Family. Can’t live with them, can’t live without them. Never is this more true than when a family member passes away. RedBellyBlack Theatre’s Ok, Bye focus on three siblings and their respective reactions to their mother’s fall… and her subsequent funeral. Running parallel to this thread are verbatim interviews regarding saying ‘goodbye’. Sometimes they refer to the end of a relationship or the death of a loved one. On other occasions they involve the end of a stage in life and a new outlook.
Directed by Vicki Baron, Ok, Bye incorporates choreographed physical movement to non-verbally convey the ‘love/hate’ relationship of the siblings. Kate Goodfellow plays April, the eldest and it falls upon her to care for their mother and deal with the funeral arrangements.
As the ‘middle’ sibling, Pete (Sam Cornforth) is fairly happy in his life and has a responsible job. Younger brother Ollie (Oscar Scott-White) is content, now that he’s pursuing what he loves – photography. However, it’s taken a long time to get to this awareness and has acquired something of a reputation for being ‘flaky’.
While the show deals with weighty subject matter, humour is present at various junctures such as the siblings’ first meal together, highlighting what they really think versus what they say. Of course, with family in close proximity over an extended period of time, ‘good behaviour’ is short-lived and candidness to a fault resurfaces. Grievances that were suppressed are voiced and family always have a way of knowing one’s sore points…

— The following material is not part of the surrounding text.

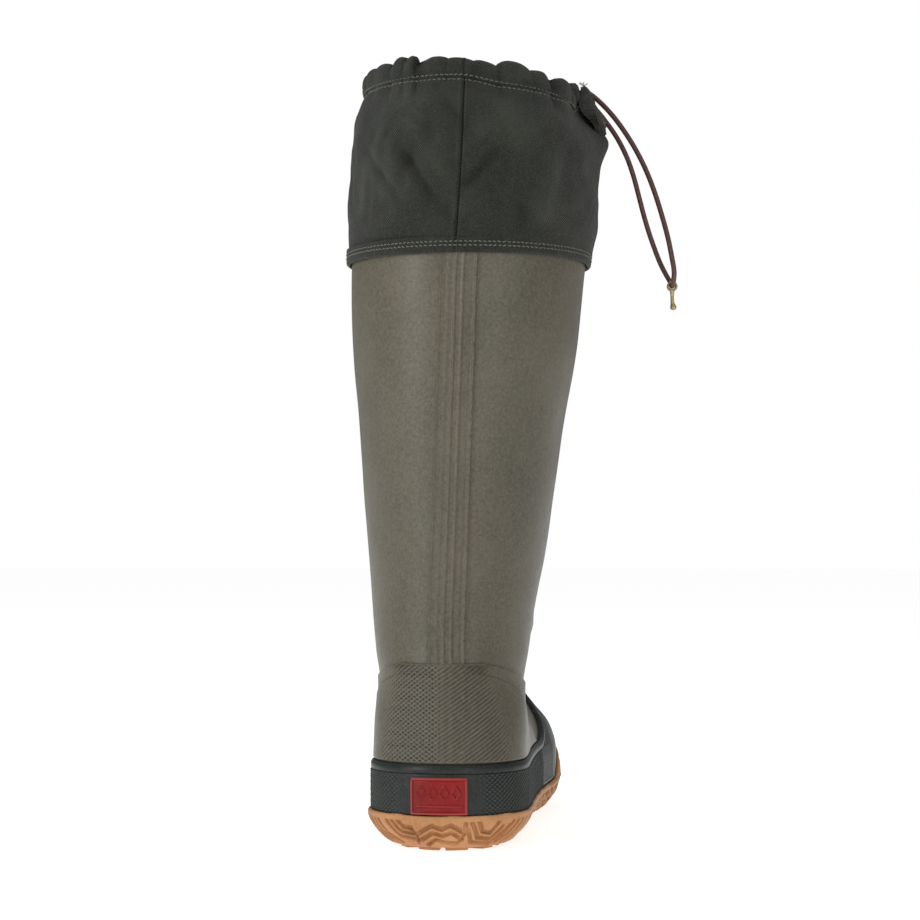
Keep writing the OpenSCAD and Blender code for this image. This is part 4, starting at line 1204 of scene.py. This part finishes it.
def make_cord():
    hook = make_hook()
    points = along(ROUTE, 6) * MM
    data = bpy.data.curves.new("drawcord", "CURVE")
    data.dimensions = "3D"
    data.bevel_depth = CORD_D / 2 * MM
    data.bevel_resolution = 4
    data.use_fill_caps = True
    spline = data.splines.new("POLY")
    spline.points.add(len(points) - 1)
    for point, at in zip(spline.points, points):
        point.co = (*at, 1)
    spline.use_smooth = True
    data.materials.append(MATS["cord"])
    obj = add_object("drawcord", data)
    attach(obj, "cord_loop")
    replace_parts(obj, "drawcord_loop")


# ---- Stage ----

def make_stage():
    mesh = bpy.data.meshes.new("floor")
    far = 12
    mesh.from_pydata([(-far, -far, 0), (far, -far, 0), (far, far, 0), (-far, far, 0)], [], [(0, 1, 2, 3)])
    mesh.materials.append(Nodes("floor").done(lit(240, 240, 239), 0.9, specular_ior_level=0.1,
                                              emission_color=(1, 1, 1, 1), emission_strength=0.72))
    floor = add_object("floor", mesh)
    world = bpy.data.worlds.new("studio")
    bpy.context.scene.world = world
    world.use_nodes = True
    tree = world.node_tree
    back = tree.nodes["Background"]
    back.inputs["Color"].default_value = (1, 1, 1, 1)
    # the backdrop is white, and lights the boot at a lower level
    path = tree.nodes.new("ShaderNodeLightPath")
    level = tree.nodes.new("ShaderNodeMapRange")
    level.inputs["To Min"].default_value = 0.3
    level.inputs["To Max"].default_value = 1.0
    tree.links.new(path.outputs["Is Camera Ray"], level.inputs["Value"])
    tree.links.new(level.outputs["Result"], back.inputs["Strength"])
    for name, at, power, wide, tall in (("key", (-1.25, -1.25, 0.85), 19, 0.4, 1.5),
                                        ("fill", (1.0, -1.35, 0.75), 7, 0.35, 1.4),
                                        ("top", (-0.2, -0.2, 1.9), 5, 1.0, 1.0)):
        light = bpy.data.lights.new(name, "AREA")
        light.shape = "RECTANGLE"
        light.energy = power
        light.size = wide
        light.size_y = tall
        obj = add_object(name, light)
        obj.location = at
        obj.rotation_euler = (Vector((0, 0, 0.22)) - Vector(at)).to_track_quat("-Z", "Y").to_euler()
    bpy.context.scene.view_settings.view_transform = "Standard"


make_cord()
make_upper()
make_stay()
make_overlay()
make_foxing()
make_side_panels()
make_toe_cap()
make_trim()
make_label()
make_outsole()
make_inside()
canvas_wall = make_wall()
make_hem() + make_channel() + make_tab()
make_stage()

The verbatim interviews (which are mimed to expressively by the actors) complement the siblings’ narrative and in some ways reiterate what’s taking place on stage.
With its unique approach to addressing stressful, life-changing events, Ok, Bye stands apart from ‘conventional’ theatre, balancing mature content with a sense of fun.
© Michael Davis 2018
Ok, Bye runs at the Vault Festival until 11th March.